EXTRACTED INFORMATION:
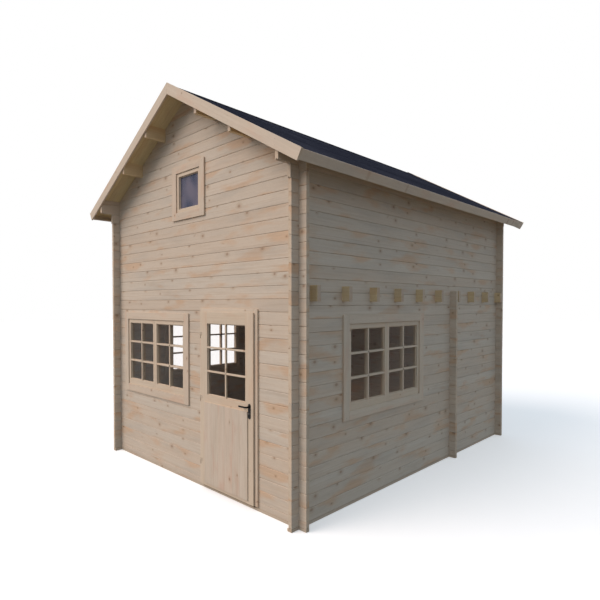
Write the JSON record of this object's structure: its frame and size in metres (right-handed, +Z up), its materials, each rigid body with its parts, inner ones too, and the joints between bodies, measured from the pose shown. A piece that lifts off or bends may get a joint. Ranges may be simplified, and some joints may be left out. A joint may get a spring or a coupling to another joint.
{
  "type": "log house with a loft",
  "caption": "Gabled log house with crossing log corners, a half-glazed entry door, barred windows, a loft carried on joists and a felted purlin roof.",
  "frame": {"origin": "middle of the footprint at ground level, under the middle of the roof", "axes": "+Z up, the entry front faces -Y, +X runs to the right along the front and +Y runs back along the ridge"},
  "size_m": [4.44, 5.392, 4.8369],
  "materials": {
    "wall_logs": "planed untreated spruce",
    "sole_timber": "impregnated timber",
    "rough_timber": "planed untreated spruce",
    "floor_boards": "planed boards",
    "roof_boards": "planed boards",
    "roofing_felt": "mineral roofing felt",
    "trim_boards": "planed boards",
    "joinery": "planed joinery",
    "threshold_timber": "planed timber",
    "window_glass": "clear pane",
    "gable_glass": "clear pane",
    "hinge_steel": "pale coated steel",
    "black_steel": "black coated"
  },
  "bodies": {
    "house": {"front_wall": "wall_logs", "back_wall": "wall_logs", "left_wall": "wall_logs", "right_wall": "wall_logs", "partition_wall": "wall_logs", "sole_beams": "sole_timber", "floor_joists": "rough_timber", "ground_floor": "floor_boards", "loft_floor": "floor_boards", "loft_joists": "rough_timber", "purlins": "rough_timber", "ridge_purlin": "rough_timber", "roof_deck_left": "roof_boards", "roof_deck_right": "roof_boards", "roofing_left": "roofing_felt", "roofing_right": "roofing_felt", "ridge_cap": "roofing_felt", "front_bargeboards": "trim_boards", "back_bargeboards": "trim_boards", "eave_boards": "trim_boards", "door_casing": "trim_boards", "door_frame": "joinery", "door_threshold": "threshold_timber", "hinge_pins": "hinge_steel", "front_window_casing": "trim_boards", "front_window_frame": "joinery", "front_window_sashes": "joinery", "front_window_glass": "window_glass", "right_window_casing": "trim_boards", "right_window_frame": "joinery", "right_window_sashes": "joinery", "right_window_glass": "window_glass", "left_window_casing": "trim_boards", "left_window_frame": "joinery", "left_window_sashes": "joinery", "left_window_glass": "window_glass", "gable_window_casing": "trim_boards", "gable_window_frame": "joinery", "gable_window_sash": "joinery", "gable_window_glass": "gable_glass"},
    "door": {"door_leaf": "joinery", "door_panel": "joinery", "door_glass": "window_glass", "hinge_knuckles": "hinge_steel", "handle_plates": "black_steel"},
    "lever": {"door_lever": "black_steel"}
  },
  "joints": [
    {"name": "door_hinge", "type": "hinge", "parent": "house", "child": "door", "pos_m": [0.298, -2.441, 1.083], "axis": [0, 0, -1], "range_deg": [0, 110]},
    {"name": "door_lever_turn", "type": "hinge", "parent": "door", "child": "lever", "pos_m": [1.207, -2.441, 1.108], "axis": [0, -1, 0], "range_deg": [0, 40], "stiffness_Nm_per_rad": 1.5, "springref_deg": -28.65}
  ]
}
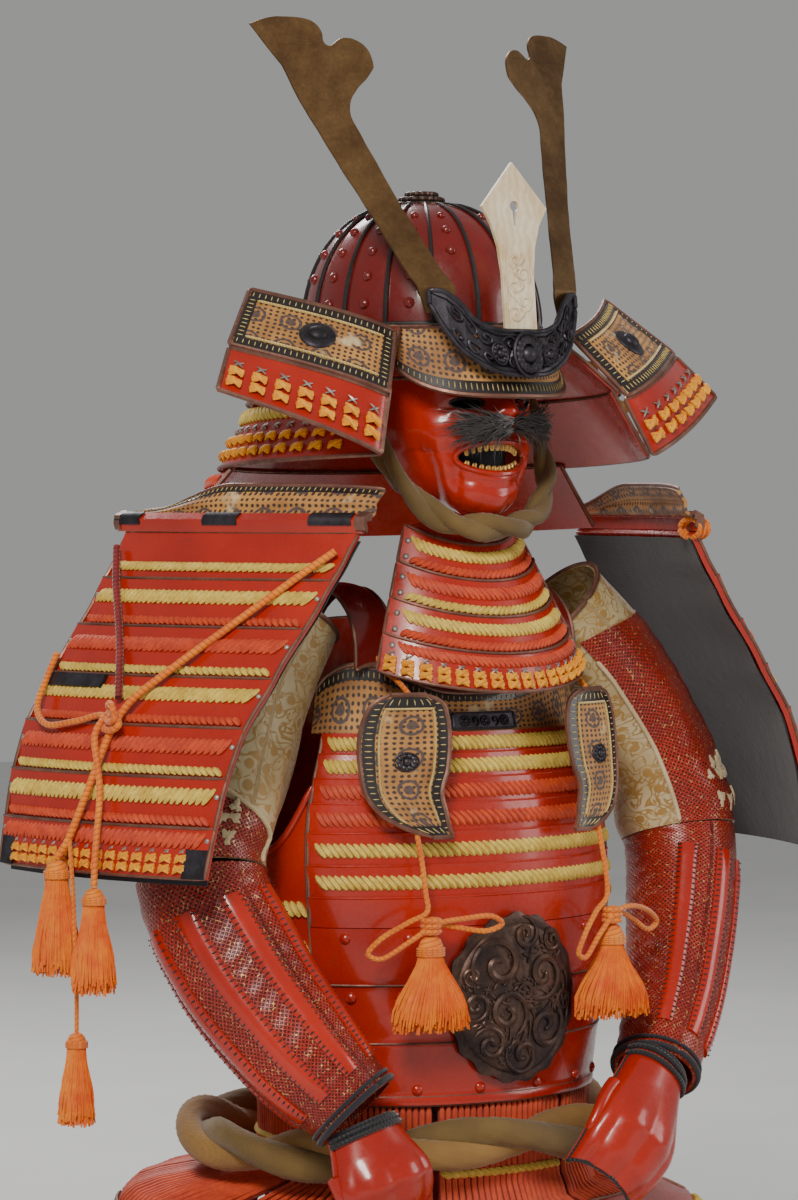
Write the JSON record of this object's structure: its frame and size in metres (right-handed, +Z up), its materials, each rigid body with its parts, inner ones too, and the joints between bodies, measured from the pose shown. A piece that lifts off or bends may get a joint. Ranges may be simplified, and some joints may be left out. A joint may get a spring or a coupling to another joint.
{
  "type": "samurai armour",
  "caption": "Full samurai armour in worn form with no wearer: horned helmet, face and throat guards, laced cuirass, shoulder guards, armoured sleeves, sash and skirt.",
  "frame": {"origin": "on the torso's axis at the height of the wearer's shoulders, where the cuirass hangs from its straps", "axes": "+Z up, -Y towards the front, +X towards the wearer's left"},
  "size_m": [0.8406, 0.6586, 1.3385],
  "materials": {
    "red_lacquer": "glossy vermilion lacquer over iron and rawhide lames, bronze-brown edge trim",
    "dark_red_lacquer": "deep red lacquer, semi-gloss",
    "printed_leather": "tan smoked leather with small dark printed repeat and braided cream border",
    "bronze": "aged bronze, satin, darkened in the hollows",
    "dark_iron": "dark patinated fittings",
    "ivory_wood": "carved wood with aged cream gold finish",
    "orange_silk": "orange silk cord and tassel",
    "dark_red_silk": "dark red silk cord",
    "sash_cloth": "olive-brown crepe cloth, twisted",
    "brocade": "gold-cream brocade with lacquered mail",
    "black_cloth": "black cloth lining",
    "hair": "black hair"
  },
  "bodies": {
    "root": {"helmet_bowl": "dark_red_lacquer", "visor": "printed_leather", "neck_lame_1": "red_lacquer", "neck_lame_2": "red_lacquer", "neck_lame_3": "red_lacquer", "turnback_upper_right": "printed_leather", "turnback_lower_right": "red_lacquer", "turnback_upper_left": "printed_leather", "turnback_lower_left": "red_lacquer", "crest_holder": "dark_iron", "horn_right": "bronze", "horn_left": "bronze", "crest_blade": "ivory_wood", "face_guard": "red_lacquer", "moustache": "hair", "chin_band": "sash_cloth", "throat_guard": "red_lacquer", "chest_plate": "printed_leather", "cuirass_front_laced": "red_lacquer", "cuirass_front_plates": "red_lacquer", "cuirass_side_right": "red_lacquer", "cuirass_side_left": "red_lacquer", "cuirass_back": "red_lacquer", "shoulder_strap_right": "dark_red_lacquer", "shoulder_strap_left": "dark_red_lacquer", "chest_wing_right": "printed_leather", "chest_wing_left": "printed_leather", "chest_bar": "dark_iron", "medallion": "bronze", "bow_cord_right": "orange_silk", "chest_tassel_right": "orange_silk", "bow_cord_left": "orange_silk", "chest_tassel_left": "orange_silk", "shoulder_lames_right": "red_lacquer", "shoulder_lining_right": "black_cloth", "shoulder_cap_right": "printed_leather", "shoulder_lames_left": "red_lacquer", "shoulder_lining_left": "black_cloth", "shoulder_cap_left": "printed_leather", "shoulder_cord_front": "orange_silk", "shoulder_cord_back": "dark_red_silk", "shoulder_cord_side": "orange_silk", "shoulder_tassel_back": "orange_silk", "shoulder_tassel_front": "orange_silk", "shoulder_tassel_low": "orange_silk", "sleeve_upper_right": "brocade", "sleeve_lower_right": "brocade", "hand_guard_right": "red_lacquer", "sleeve_upper_left": "brocade", "sleeve_lower_left": "brocade", "hand_guard_left": "red_lacquer", "sash": "sash_cloth", "skirt_panel_1": "red_lacquer", "skirt_panel_2": "red_lacquer", "skirt_panel_3": "red_lacquer", "skirt_panel_4": "red_lacquer", "skirt_panel_5": "red_lacquer", "skirt_panel_6": "red_lacquer", "skirt_panel_7": "red_lacquer"}
  },
  "joints": []
}
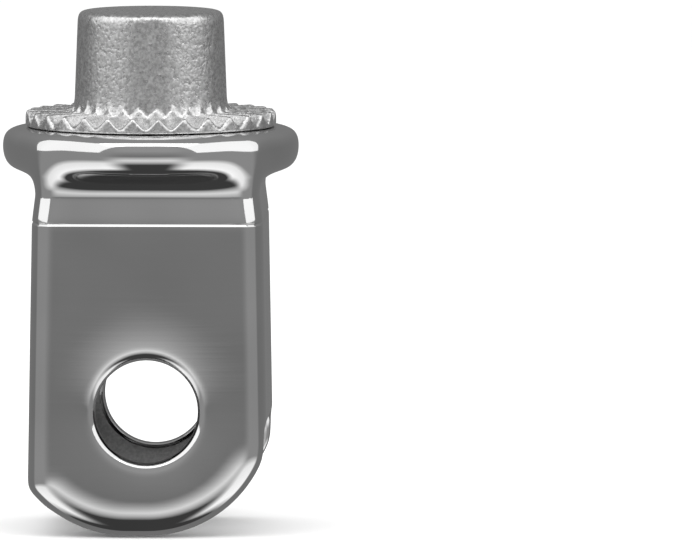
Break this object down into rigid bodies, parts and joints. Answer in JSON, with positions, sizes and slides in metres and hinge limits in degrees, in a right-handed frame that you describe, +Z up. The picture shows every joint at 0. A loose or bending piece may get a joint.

WHAT YOU WILL DO: Write out every record verbatim.

OUTPUT FOR THIS TASK:
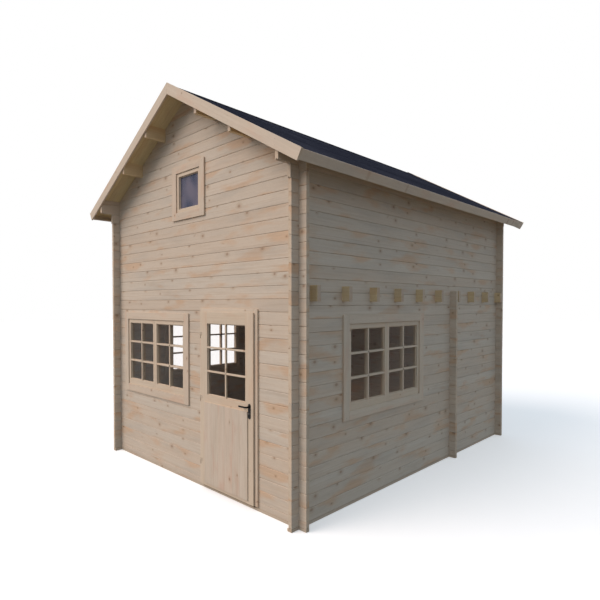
Write the JSON record of this object's structure: its frame and size in metres (right-handed, +Z up), its materials, each rigid body with its parts, inner ones too, and the joints between bodies, measured from the pose shown. A piece that lifts off or bends may get a joint. Ranges may be simplified, and some joints may be left out. A joint may get a spring or a coupling to another joint.
{
  "type": "log house with a loft",
  "caption": "Gabled log house with crossing log corners, a half-glazed entry door, barred windows, a loft carried on joists and a felted purlin roof.",
  "frame": {"origin": "middle of the footprint at ground level, under the middle of the roof", "axes": "+Z up, the entry front faces -Y, +X runs to the right along the front and +Y runs back along the ridge"},
  "size_m": [4.44, 5.392, 4.8369],
  "materials": {
    "wall_logs": "planed untreated spruce",
    "sole_timber": "impregnated timber",
    "rough_timber": "planed untreated spruce",
    "floor_boards": "planed boards",
    "roof_boards": "planed boards",
    "roofing_felt": "mineral roofing felt",
    "trim_boards": "planed boards",
    "joinery": "planed joinery",
    "threshold_timber": "planed timber",
    "window_glass": "clear pane",
    "gable_glass": "clear pane",
    "hinge_steel": "pale coated steel",
    "black_steel": "black coated"
  },
  "bodies": {
    "house": {"front_wall": "wall_logs", "back_wall": "wall_logs", "left_wall": "wall_logs", "right_wall": "wall_logs", "partition_wall": "wall_logs", "sole_beams": "sole_timber", "floor_joists": "rough_timber", "ground_floor": "floor_boards", "loft_floor": "floor_boards", "loft_joists": "rough_timber", "purlins": "rough_timber", "ridge_purlin": "rough_timber", "roof_deck_left": "roof_boards", "roof_deck_right": "roof_boards", "roofing_left": "roofing_felt", "roofing_right": "roofing_felt", "ridge_cap": "roofing_felt", "front_bargeboards": "trim_boards", "back_bargeboards": "trim_boards", "eave_boards": "trim_boards", "door_casing": "trim_boards", "door_frame": "joinery", "door_threshold": "threshold_timber", "hinge_pins": "hinge_steel", "front_window_casing": "trim_boards", "front_window_frame": "joinery", "front_window_sashes": "joinery", "front_window_glass": "window_glass", "right_window_casing": "trim_boards", "right_window_frame": "joinery", "right_window_sashes": "joinery", "right_window_glass": "window_glass", "left_window_casing": "trim_boards", "left_window_frame": "joinery", "left_window_sashes": "joinery", "left_window_glass": "window_glass", "gable_window_casing": "trim_boards", "gable_window_frame": "joinery", "gable_window_sash": "joinery", "gable_window_glass": "gable_glass"},
    "door": {"door_leaf": "joinery", "door_panel": "joinery", "door_glass": "window_glass", "hinge_knuckles": "hinge_steel", "handle_plates": "black_steel"},
    "lever": {"door_lever": "black_steel"}
  },
  "joints": [
    {"name": "door_hinge", "type": "hinge", "parent": "house", "child": "door", "pos_m": [0.298, -2.441, 1.083], "axis": [0, 0, -1], "range_deg": [0, 110]},
    {"name": "door_lever_turn", "type": "hinge", "parent": "door", "child": "lever", "pos_m": [1.207, -2.441, 1.108], "axis": [0, -1, 0], "range_deg": [0, 40], "stiffness_Nm_per_rad": 1.5, "springref_deg": -28.65}
  ]
}
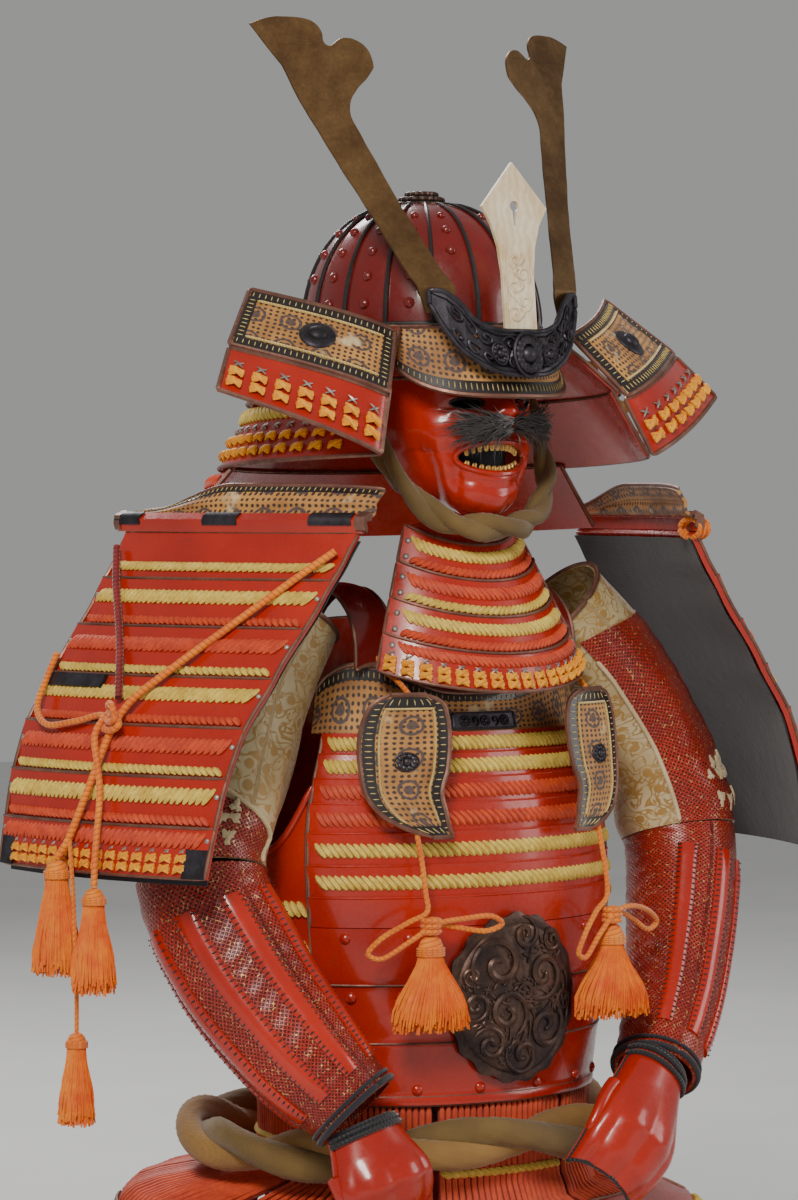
Write the JSON record of this object's structure: its frame and size in metres (right-handed, +Z up), its materials, each rigid body with its parts, inner ones too, and the joints between bodies, measured from the pose shown. A piece that lifts off or bends may get a joint. Ranges may be simplified, and some joints may be left out. A joint may get a spring or a coupling to another joint.
{
  "type": "samurai armour",
  "caption": "Full samurai armour in worn form with no wearer: horned helmet, face and throat guards, laced cuirass, shoulder guards, armoured sleeves, sash and skirt.",
  "frame": {"origin": "on the torso's axis at the height of the wearer's shoulders, where the cuirass hangs from its straps", "axes": "+Z up, -Y towards the front, +X towards the wearer's left"},
  "size_m": [0.8406, 0.6586, 1.3385],
  "materials": {
    "red_lacquer": "glossy vermilion lacquer over iron and rawhide lames, bronze-brown edge trim",
    "dark_red_lacquer": "deep red lacquer, semi-gloss",
    "printed_leather": "tan smoked leather with small dark printed repeat and braided cream border",
    "bronze": "aged bronze, satin, darkened in the hollows",
    "dark_iron": "dark patinated fittings",
    "ivory_wood": "carved wood with aged cream gold finish",
    "orange_silk": "orange silk cord and tassel",
    "dark_red_silk": "dark red silk cord",
    "sash_cloth": "olive-brown crepe cloth, twisted",
    "brocade": "gold-cream brocade with lacquered mail",
    "black_cloth": "black cloth lining",
    "hair": "black hair"
  },
  "bodies": {
    "root": {"helmet_bowl": "dark_red_lacquer", "visor": "printed_leather", "neck_lame_1": "red_lacquer", "neck_lame_2": "red_lacquer", "neck_lame_3": "red_lacquer", "turnback_upper_right": "printed_leather", "turnback_lower_right": "red_lacquer", "turnback_upper_left": "printed_leather", "turnback_lower_left": "red_lacquer", "crest_holder": "dark_iron", "horn_right": "bronze", "horn_left": "bronze", "crest_blade": "ivory_wood", "face_guard": "red_lacquer", "moustache": "hair", "chin_band": "sash_cloth", "throat_guard": "red_lacquer", "chest_plate": "printed_leather", "cuirass_front_laced": "red_lacquer", "cuirass_front_plates": "red_lacquer", "cuirass_side_right": "red_lacquer", "cuirass_side_left": "red_lacquer", "cuirass_back": "red_lacquer", "shoulder_strap_right": "dark_red_lacquer", "shoulder_strap_left": "dark_red_lacquer", "chest_wing_right": "printed_leather", "chest_wing_left": "printed_leather", "chest_bar": "dark_iron", "medallion": "bronze", "bow_cord_right": "orange_silk", "chest_tassel_right": "orange_silk", "bow_cord_left": "orange_silk", "chest_tassel_left": "orange_silk", "shoulder_lames_right": "red_lacquer", "shoulder_lining_right": "black_cloth", "shoulder_cap_right": "printed_leather", "shoulder_lames_left": "red_lacquer", "shoulder_lining_left": "black_cloth", "shoulder_cap_left": "printed_leather", "shoulder_cord_front": "orange_silk", "shoulder_cord_back": "dark_red_silk", "shoulder_cord_side": "orange_silk", "shoulder_tassel_back": "orange_silk", "shoulder_tassel_front": "orange_silk", "shoulder_tassel_low": "orange_silk", "sleeve_upper_right": "brocade", "sleeve_lower_right": "brocade", "hand_guard_right": "red_lacquer", "sleeve_upper_left": "brocade", "sleeve_lower_left": "brocade", "hand_guard_left": "red_lacquer", "sash": "sash_cloth", "skirt_panel_1": "red_lacquer", "skirt_panel_2": "red_lacquer", "skirt_panel_3": "red_lacquer", "skirt_panel_4": "red_lacquer", "skirt_panel_5": "red_lacquer", "skirt_panel_6": "red_lacquer", "skirt_panel_7": "red_lacquer"}
  },
  "joints": []
}
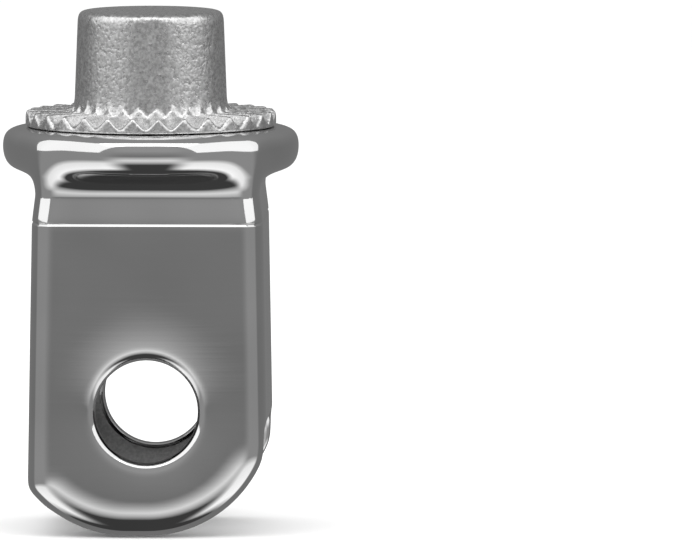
Break this object down into rigid bodies, parts and joints. Answer in JSON, with positions, sizes and slides in metres and hinge limits in degrees, in a right-handed frame that you describe, +Z up. The picture shows every joint at 0. A loose or bending piece may get a joint.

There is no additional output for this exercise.